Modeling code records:
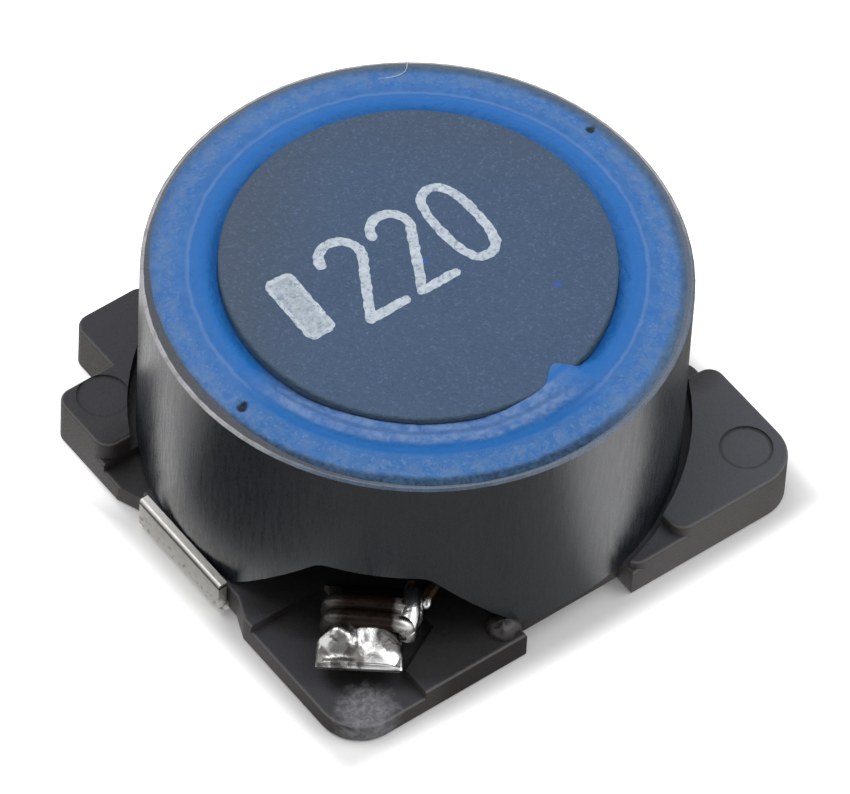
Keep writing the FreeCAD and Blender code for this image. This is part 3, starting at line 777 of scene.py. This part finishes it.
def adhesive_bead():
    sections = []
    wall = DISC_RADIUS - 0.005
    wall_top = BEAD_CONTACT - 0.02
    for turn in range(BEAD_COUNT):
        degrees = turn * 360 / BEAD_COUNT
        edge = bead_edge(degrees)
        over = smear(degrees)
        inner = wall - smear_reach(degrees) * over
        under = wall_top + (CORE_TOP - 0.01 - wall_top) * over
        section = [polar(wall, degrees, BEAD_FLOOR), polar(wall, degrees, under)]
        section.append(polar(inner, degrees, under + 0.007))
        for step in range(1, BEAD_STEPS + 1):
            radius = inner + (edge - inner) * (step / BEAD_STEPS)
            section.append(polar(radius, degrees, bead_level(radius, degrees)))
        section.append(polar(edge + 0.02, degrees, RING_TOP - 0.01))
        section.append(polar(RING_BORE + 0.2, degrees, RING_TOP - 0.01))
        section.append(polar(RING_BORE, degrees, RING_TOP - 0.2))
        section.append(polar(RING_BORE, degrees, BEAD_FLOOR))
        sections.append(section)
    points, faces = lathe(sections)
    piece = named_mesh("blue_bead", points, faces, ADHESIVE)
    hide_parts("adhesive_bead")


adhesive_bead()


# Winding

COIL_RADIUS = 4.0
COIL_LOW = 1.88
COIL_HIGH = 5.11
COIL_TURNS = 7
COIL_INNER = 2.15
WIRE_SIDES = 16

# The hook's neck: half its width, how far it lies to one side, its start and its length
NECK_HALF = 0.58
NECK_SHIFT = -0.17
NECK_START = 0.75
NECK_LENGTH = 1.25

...

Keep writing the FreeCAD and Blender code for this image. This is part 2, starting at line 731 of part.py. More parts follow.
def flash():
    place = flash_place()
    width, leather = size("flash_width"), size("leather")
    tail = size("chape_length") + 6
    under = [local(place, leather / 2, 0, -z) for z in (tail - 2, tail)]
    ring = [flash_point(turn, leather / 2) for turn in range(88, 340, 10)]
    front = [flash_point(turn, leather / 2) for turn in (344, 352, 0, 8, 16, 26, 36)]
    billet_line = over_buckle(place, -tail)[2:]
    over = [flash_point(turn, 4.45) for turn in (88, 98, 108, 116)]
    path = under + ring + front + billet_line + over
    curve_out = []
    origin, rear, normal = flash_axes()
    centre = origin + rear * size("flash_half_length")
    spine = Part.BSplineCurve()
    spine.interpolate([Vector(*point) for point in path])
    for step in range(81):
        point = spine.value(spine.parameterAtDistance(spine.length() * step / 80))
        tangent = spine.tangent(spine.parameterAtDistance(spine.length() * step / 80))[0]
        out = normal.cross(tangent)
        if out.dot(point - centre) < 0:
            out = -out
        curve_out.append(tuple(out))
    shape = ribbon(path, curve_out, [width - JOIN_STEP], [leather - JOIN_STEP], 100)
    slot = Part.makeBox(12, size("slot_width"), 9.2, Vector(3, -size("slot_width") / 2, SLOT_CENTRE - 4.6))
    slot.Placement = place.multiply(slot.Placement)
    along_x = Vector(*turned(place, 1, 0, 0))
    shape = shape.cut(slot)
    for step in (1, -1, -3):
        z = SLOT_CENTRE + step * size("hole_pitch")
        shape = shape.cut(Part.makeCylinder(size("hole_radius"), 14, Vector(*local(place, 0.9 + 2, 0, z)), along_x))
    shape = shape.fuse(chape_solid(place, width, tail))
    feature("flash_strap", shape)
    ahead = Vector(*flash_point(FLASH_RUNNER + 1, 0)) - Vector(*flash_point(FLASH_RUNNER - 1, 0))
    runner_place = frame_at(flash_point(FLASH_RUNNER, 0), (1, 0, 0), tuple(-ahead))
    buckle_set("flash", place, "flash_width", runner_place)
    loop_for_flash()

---

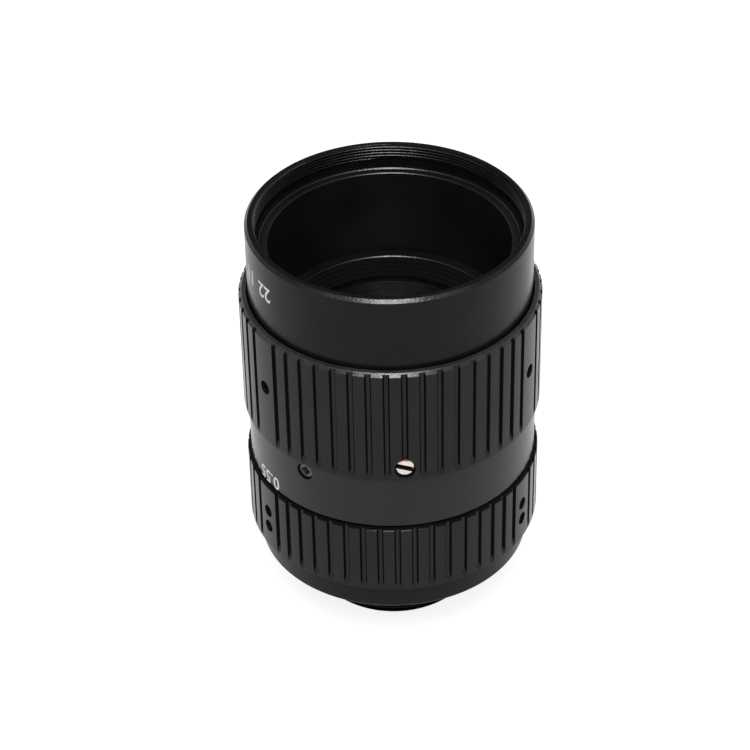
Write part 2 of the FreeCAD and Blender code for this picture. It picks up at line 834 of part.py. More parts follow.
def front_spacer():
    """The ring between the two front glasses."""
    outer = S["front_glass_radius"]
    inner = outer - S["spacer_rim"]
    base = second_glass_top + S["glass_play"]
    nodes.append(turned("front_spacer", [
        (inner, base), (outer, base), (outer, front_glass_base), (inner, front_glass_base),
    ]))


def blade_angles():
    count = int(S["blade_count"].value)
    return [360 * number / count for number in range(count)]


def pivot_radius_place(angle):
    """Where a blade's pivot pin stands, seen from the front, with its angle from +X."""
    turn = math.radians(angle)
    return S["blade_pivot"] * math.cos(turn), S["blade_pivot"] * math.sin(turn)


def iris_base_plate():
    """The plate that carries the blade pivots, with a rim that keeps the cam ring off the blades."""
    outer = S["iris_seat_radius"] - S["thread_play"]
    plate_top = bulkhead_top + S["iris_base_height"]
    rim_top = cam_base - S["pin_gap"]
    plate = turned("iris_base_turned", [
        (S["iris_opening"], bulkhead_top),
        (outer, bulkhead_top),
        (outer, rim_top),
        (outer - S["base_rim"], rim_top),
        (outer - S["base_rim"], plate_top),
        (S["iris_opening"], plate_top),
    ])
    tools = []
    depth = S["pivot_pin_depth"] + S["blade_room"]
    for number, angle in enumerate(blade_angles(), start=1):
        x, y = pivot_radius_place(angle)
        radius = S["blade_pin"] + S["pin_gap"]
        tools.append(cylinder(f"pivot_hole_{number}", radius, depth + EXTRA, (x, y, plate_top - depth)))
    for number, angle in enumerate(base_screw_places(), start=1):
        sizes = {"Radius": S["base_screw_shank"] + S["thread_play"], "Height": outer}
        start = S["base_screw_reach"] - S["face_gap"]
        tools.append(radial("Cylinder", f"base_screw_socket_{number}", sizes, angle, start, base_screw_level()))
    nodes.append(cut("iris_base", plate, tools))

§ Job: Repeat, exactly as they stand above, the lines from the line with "Write part 2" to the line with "return [360 *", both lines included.

§ Completed exercise:
Write part 2 of the FreeCAD and Blender code for this picture. It picks up at line 834 of part.py. More parts follow.
def front_spacer():
    """The ring between the two front glasses."""
    outer = S["front_glass_radius"]
    inner = outer - S["spacer_rim"]
    base = second_glass_top + S["glass_play"]
    nodes.append(turned("front_spacer", [
        (inner, base), (outer, base), (outer, front_glass_base), (inner, front_glass_base),
    ]))


def blade_angles():
    count = int(S["blade_count"].value)
    return [360 * number / count for number in range(count)]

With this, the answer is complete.